If you possess the credentials or you are genuinely well-versed and intelligent, you risk sounding pompous, faggy or arrogant, and your ideas are dismissed because you have employed esoteric language or concepts, or you have prioritized facts over feelings, rendering yourself less human and less relatable in the process. 

Ultimately, the common leftist has no interest in learning from others, but rather every interest in bolstering everything he feels he knows, dismissing the rest as ersatz facts or complete jibberish on the basis of sounding foreign, complex or uncaring. 

In summary, the common leftist is concerned exclusively with systematically eliminating every doubter and every challenger, labeling him an outcast or a pariah on the very basis of his honest disposition and the insurmountable threat it poses to the social and psychological status quo, something which is to be guarded and preserved at all costs. 

It’s plainly too exhausting, intimidating and expensive to question everything he ever thought he knew, everything he’s accepted and endorsed as the gospel. 

Instead, as animals sifting through the onslaught of data to distinguish between threatening and non-threatening forces, the common leftist reliably dilutes the authority of his threatening foe by the aforementioned process. 

As a matter of routine, he disposes of the foe’s views as rubbish, regularly mitigating the threat by reminding himself that the foe and his views are nothing short of pure evil. 

Just as the average person fails to research the dark annals of history, he neglects to entertain the notions which serve only to showcase the faults of one’s own logical mechanism, which then serve to introduce further cause for only added work. 

Of course, the lazy leftist has no appetite for that, nearly always electing to take the easy way out. 

Just as with learning any new concept or process, there are always growing pains. 

Unfortunately, the average person grows weary of that arduous challenge as he enters adulthood, as he’s typically had enough of it from his schooling. 
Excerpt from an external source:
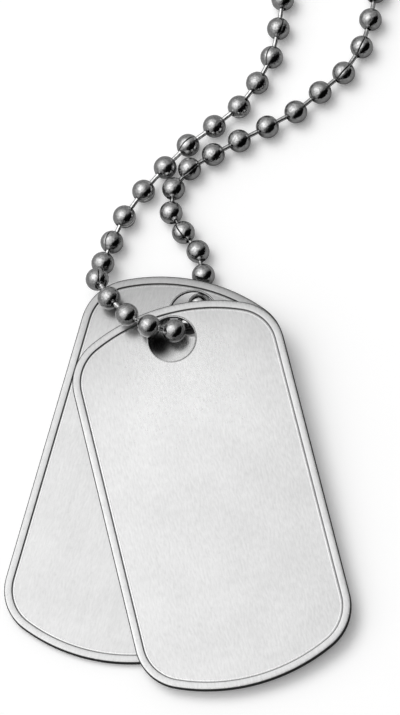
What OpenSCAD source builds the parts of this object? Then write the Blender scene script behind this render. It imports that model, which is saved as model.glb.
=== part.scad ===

And so he likens his opponent to the dislikable teacher who tasks his students with tough questions, pop quizzes and homework. 

The washed-up student eventually looks in the mirror and sees a man, but he fails to witness the decay of his curiosity, the plateauing of his knowledge, and his waning enthusiasm for challenge. 

He then assumes, myopically, that he’s grown into his role as an authority on life, that he has little to nothing else to prove or learn. 

And so he stagnates, he becomes complacent, and he contributes to the perpetual motion of shortsighted social inertia, and he slings arrows and casts aspersions at the occasional threat, and he does this with an army of emotional combatants at his side whose implied consensus and embrace endow the man with a sense of righteousness in his ongoing endeavor to endure his life without question. 

Just as the bulk of psychological research has shown, the individual maintains a preference for this, and he is no more willing to change than capable of hearing, seeing and remembering that which misaligns with his preferences and priorities. 

Indeed, a basic experiment with a friend will precisely illustrate this point. 

Assemble a list of relatively unrelated words, peppering in a number of familiar ones. 

Your friend is most likely to remember the first and last words, in addition to the words which are important to him. 

We can take this even a step further by reading various paragraphs and entertaining a conversation about what we have just read. 

In this case, the two individuals will invariably remember uniquely distinct aspects about the reading, whether details about the theme, the sentence structure and punctuation, the literary voice of the author, or particular events about the tale. 

Oddly, the two people will have read the same exact material, yet they will have remembered distinctly different details to guide them to potentially radically different conclusions. 

One’s memory and interpretation of these printed words stem from the interests and values of the reader, but they also relate to his basic intellectual capacity to retain and clearly interpret the text, all of which operates from multitudes of radii from the original intents of the writer, represented by interpretations of words and syllables which bear both denotative and connotative meaning, the spirit of which is invariably lost on the prejudiced reader who hasn’t the slightest interest in learning from the enemy he has already identified. 

And so illogic abounds to the tune of clamorous and cantankerous chatter, all at the expense of the powerful potential for learning and understanding. 

Indeed, the masses and the manipulators prefer it this way.